◆ **The task**: Copy all records verbatim.

◆ **Records supplied**:
========================
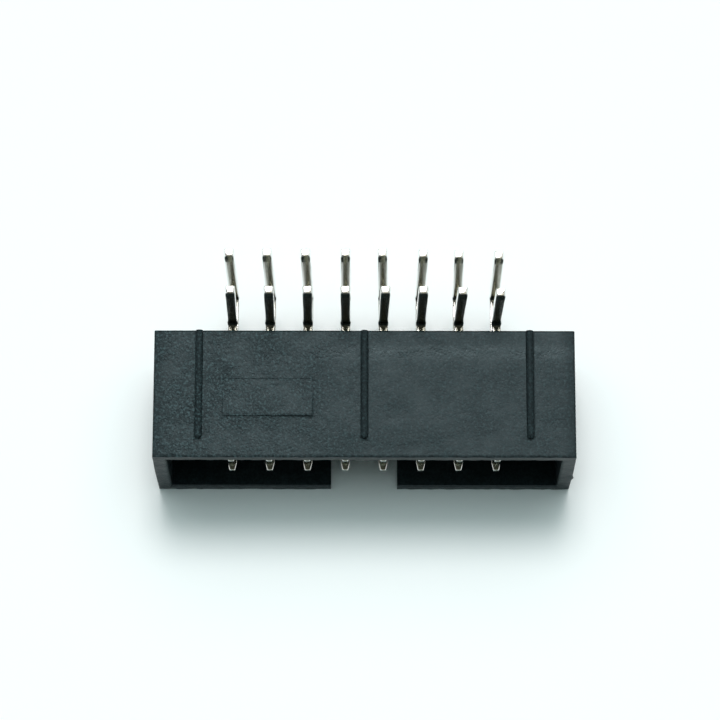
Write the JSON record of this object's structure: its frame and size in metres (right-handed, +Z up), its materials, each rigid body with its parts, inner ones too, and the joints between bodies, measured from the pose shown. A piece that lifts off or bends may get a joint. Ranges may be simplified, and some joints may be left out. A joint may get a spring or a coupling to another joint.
{
  "type": "right-angle box header",
  "caption": "Two-row right-angle box header: shrouded housing with a polarizing notch, standoff ribs and bent square pins.",
  "frame": {"origin": "on the resting face, under the middle of the whole part, housing and tails together", "axes": "+X along the pin rows, +Y from the mating face to the tails, +Z up along the solder tails; the part rests on its notched wall"},
  "size_m": [0.028, 0.0132, 0.0128],
  "materials": {
    "housing_plastic": "moulded glass-filled polyester, dark slate, finely speckled",
    "tin_plate": "bright tin plate on brass wire"
  },
  "bodies": {
    "root": {"housing": "housing_plastic", "short_pin_1": "tin_plate", "short_pin_2": "tin_plate", "short_pin_3": "tin_plate", "short_pin_4": "tin_plate", "short_pin_5": "tin_plate", "short_pin_6": "tin_plate", "short_pin_7": "tin_plate", "short_pin_8": "tin_plate", "long_pin_1": "tin_plate", "long_pin_2": "tin_plate", "long_pin_3": "tin_plate", "long_pin_4": "tin_plate", "long_pin_5": "tin_plate", "long_pin_6": "tin_plate", "long_pin_7": "tin_plate", "long_pin_8": "tin_plate"}
  },
  "joints": []
}
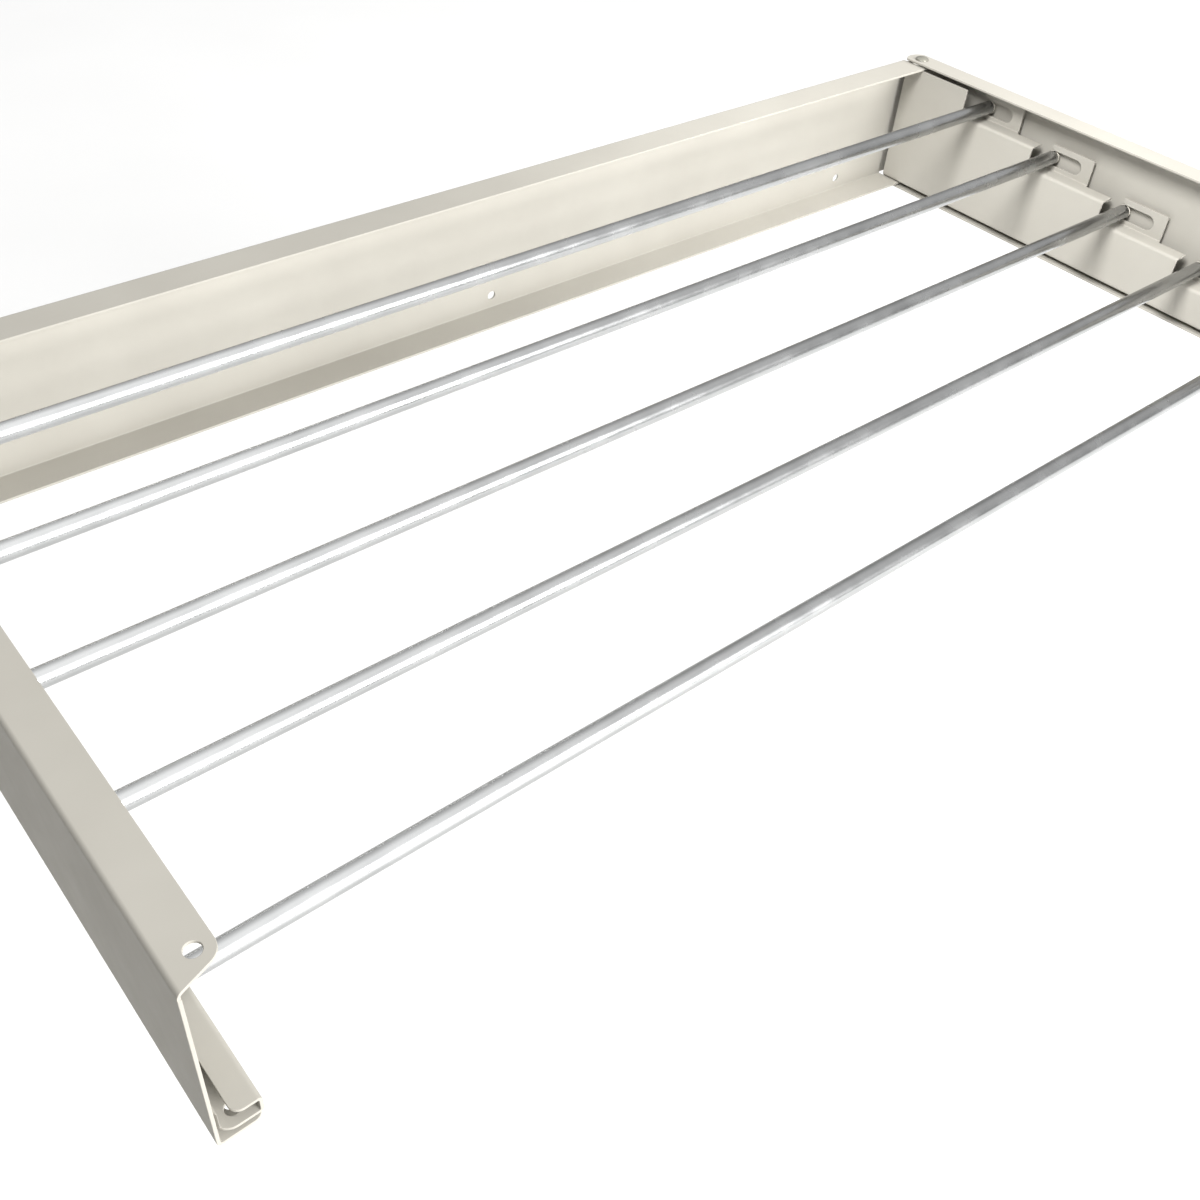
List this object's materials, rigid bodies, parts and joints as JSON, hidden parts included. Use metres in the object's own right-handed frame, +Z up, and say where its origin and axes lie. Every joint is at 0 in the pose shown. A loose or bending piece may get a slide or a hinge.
========================
◆ **Reply**:
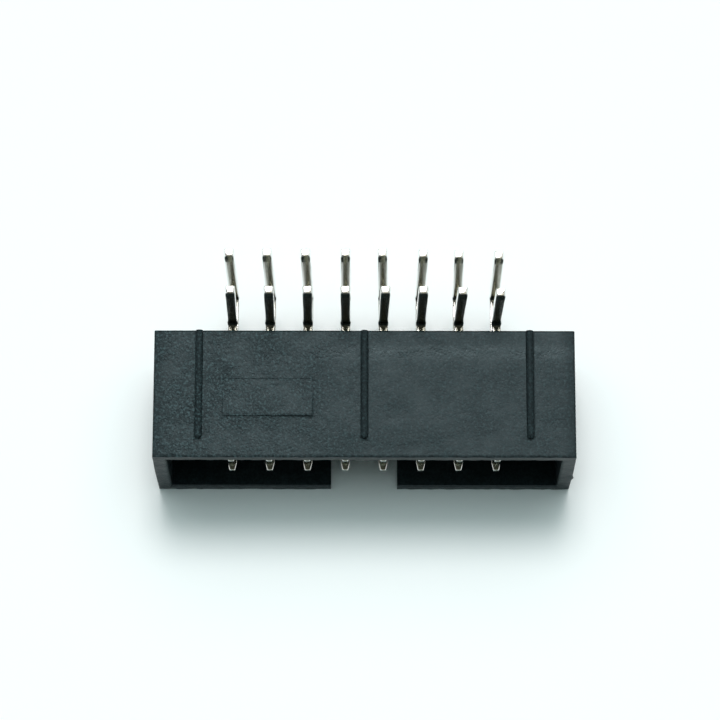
Write the JSON record of this object's structure: its frame and size in metres (right-handed, +Z up), its materials, each rigid body with its parts, inner ones too, and the joints between bodies, measured from the pose shown. A piece that lifts off or bends may get a joint. Ranges may be simplified, and some joints may be left out. A joint may get a spring or a coupling to another joint.
{
  "type": "right-angle box header",
  "caption": "Two-row right-angle box header: shrouded housing with a polarizing notch, standoff ribs and bent square pins.",
  "frame": {"origin": "on the resting face, under the middle of the whole part, housing and tails together", "axes": "+X along the pin rows, +Y from the mating face to the tails, +Z up along the solder tails; the part rests on its notched wall"},
  "size_m": [0.028, 0.0132, 0.0128],
  "materials": {
    "housing_plastic": "moulded glass-filled polyester, dark slate, finely speckled",
    "tin_plate": "bright tin plate on brass wire"
  },
  "bodies": {
    "root": {"housing": "housing_plastic", "short_pin_1": "tin_plate", "short_pin_2": "tin_plate", "short_pin_3": "tin_plate", "short_pin_4": "tin_plate", "short_pin_5": "tin_plate", "short_pin_6": "tin_plate", "short_pin_7": "tin_plate", "short_pin_8": "tin_plate", "long_pin_1": "tin_plate", "long_pin_2": "tin_plate", "long_pin_3": "tin_plate", "long_pin_4": "tin_plate", "long_pin_5": "tin_plate", "long_pin_6": "tin_plate", "long_pin_7": "tin_plate", "long_pin_8": "tin_plate"}
  },
  "joints": []
}
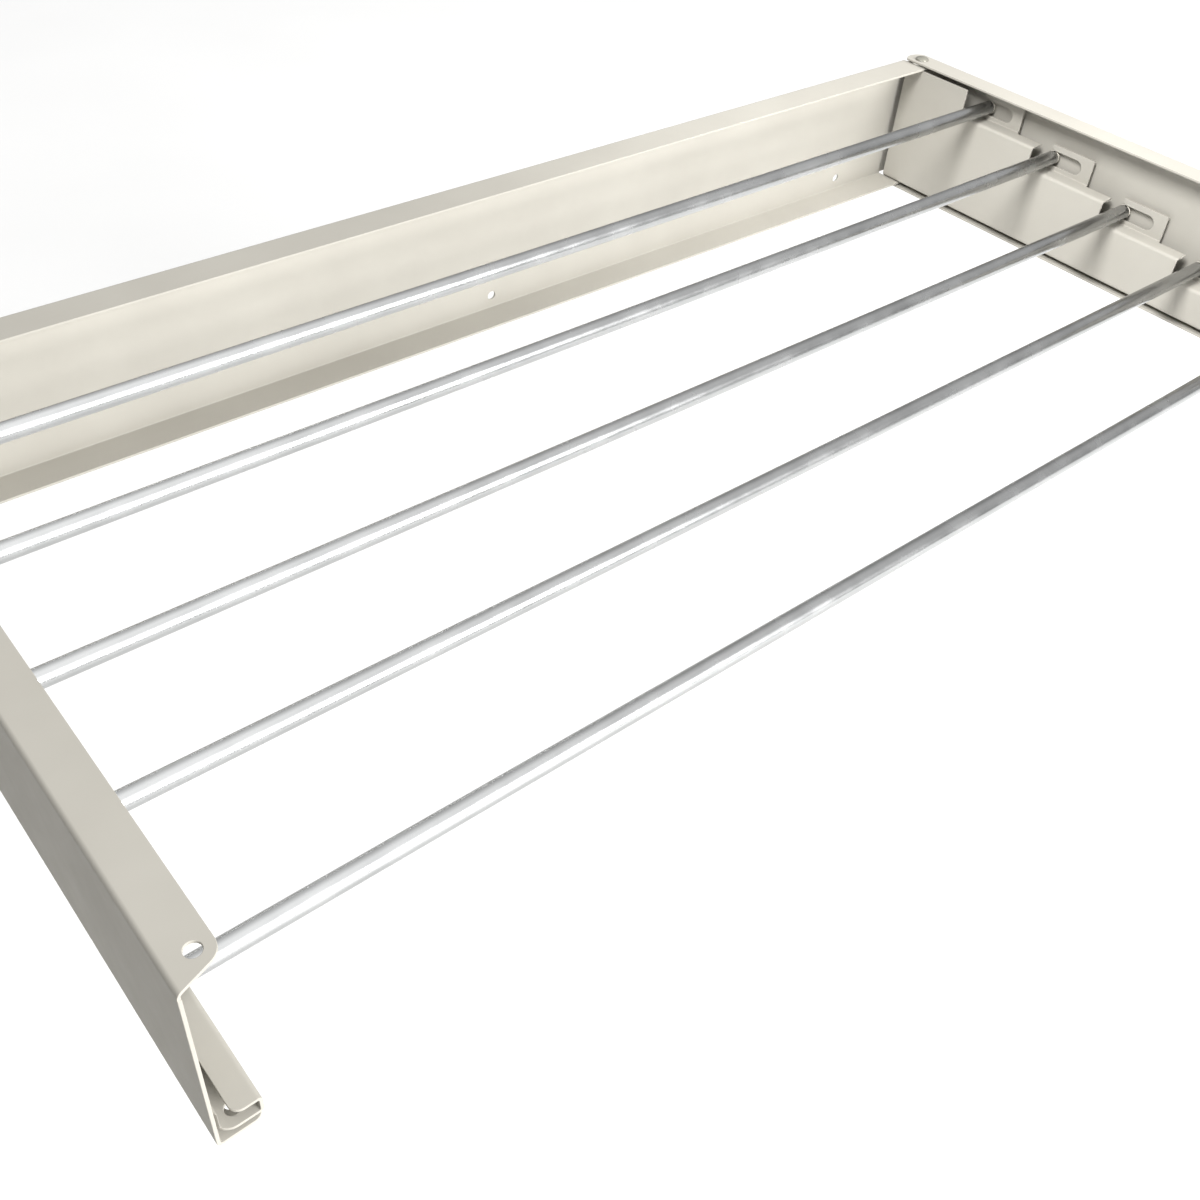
List this object's materials, rigid bodies, parts and joints as JSON, hidden parts included. Use metres in the object's own right-handed frame, +Z up, and say where its origin and axes lie. Every joint is at 0 in the pose shown. A loose or bending piece may get a slide or a hinge.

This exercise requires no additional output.